My experience of talking to the young people who came to our Mass in the Slipper Chapel at Walsingham, a young lady and a man, who said that it was a huge relief after the Youth 2000 experience, mirrors conversations I have had with masses of young people, and their pastors, over the years. To repeat the obvious, very few Catholics under 40 have even heard of the Traditional Mass: it is a completely closed book to them. For many, nevertheless, when they stumble across it, it is exactly what they have been looking for. For others, it answers questions, historical and spiritual, they have been asking for a long time. Others find in it, after a bit of getting used to it, an approach to spirituality which is uniquely satisfying. Such, of course, was my own personal experience as well.

One of two EF Low Masses celebrated at the Evangelium Conference last time I was there. Each morning.

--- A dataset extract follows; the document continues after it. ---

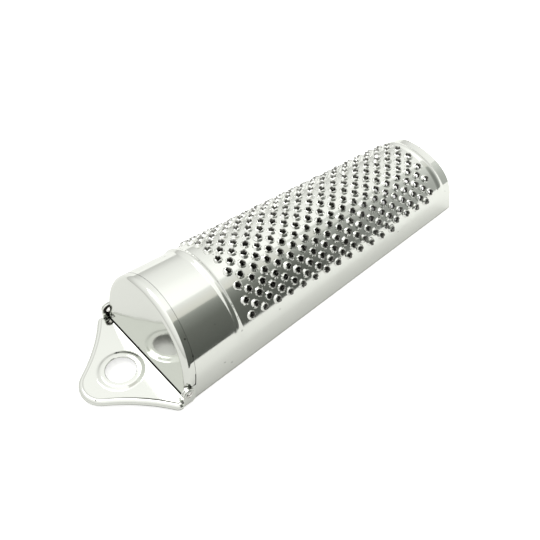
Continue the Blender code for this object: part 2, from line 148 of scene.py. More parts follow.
def wall_place(station, z):
    """A place on the +Y wall, z above the bottom; z below zero is on the lip."""
    radius = STORE_RADIUS + TAPER * station
    if z >= LIP_BEND:
        return (station, radius * pi / 2 + WALL - z)
    on_lip = LIP_BEND * pi / 2 - LIP_BEND - z
    return (station, radius * pi / 2 + WALL - LIP_BEND + max(on_lip, 0.0))


def ring_of(x, y, radius, count, turn=0.0):
    return [
        (x + radius * cos(turn + 2 * pi * i / count), y + radius * sin(turn + 2 * pi * i / count))
        for i in range(count)
    ]


def rasp_lattice():
    for ring in range(RINGS):
        for row in range(ROWS):
            station = FIRST_RING + ring * HALF_SPACING
            girth = (row - ROWS // 2) * ROW_SPACING
            edge = (STORE_RADIUS + TAPER * station) * pi / 2 - RASP_MARGIN
            if (ring + row) % 2 == 0 and abs(girth) < edge:
                yield station, girth


def cut_blank(outline, holes, lines, loose):
    """Triangles of the flat blank: its outline, holes punched in it, and lines to keep."""
    places, edges, loops = [], [], []
    for loop in [outline] + holes:
        area = sum(a[0] * b[1] - b[0] * a[1] for a, b in zip(loop, loop[1:] + loop[:1]))
        first = len(places)
        places += loop if area > 0 else loop[::-1]
        loops.append(list(range(first, len(places))))
    for line in lines:
        first = len(places)
        places += line
        edges += [(i, i + 1) for i in range(first, len(places) - 1)]
    places += loose
    flat = delaunay_2d_cdt([Vector(p) for p in places], edges, loops, 1, 1e-7)
    kept = [face for face, inside in zip(flat[2], flat[5]) if set(inside) == {0}]
    used = sorted({i for face in kept for i in face})
    index = {old: new for new, old in enumerate(used)}
    return np.array([flat[0][i] for i in used]), [[index[i] for i in face] for face in kept]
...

I'm glad to say that the Traditional Mass is beginning to creep in as an option in some of the settings where young Catholics are to be found in numbers. You will find it at meetings of the Faith Movement, at the Evangelium Conference, at the forthcoming SPUC conference, and in a growing number of University chaplaincies. It is still a bit marginal, usually, the early morning 'quiet Mass' option, but it is a start. Let's not forget what Pope Benedict XVI said of it:

... it has clearly been demonstrated that young persons too have discovered this liturgical form, felt its attraction and found in it a form of encounter with the Mystery of the Most Holy Eucharist, particularly suited to them.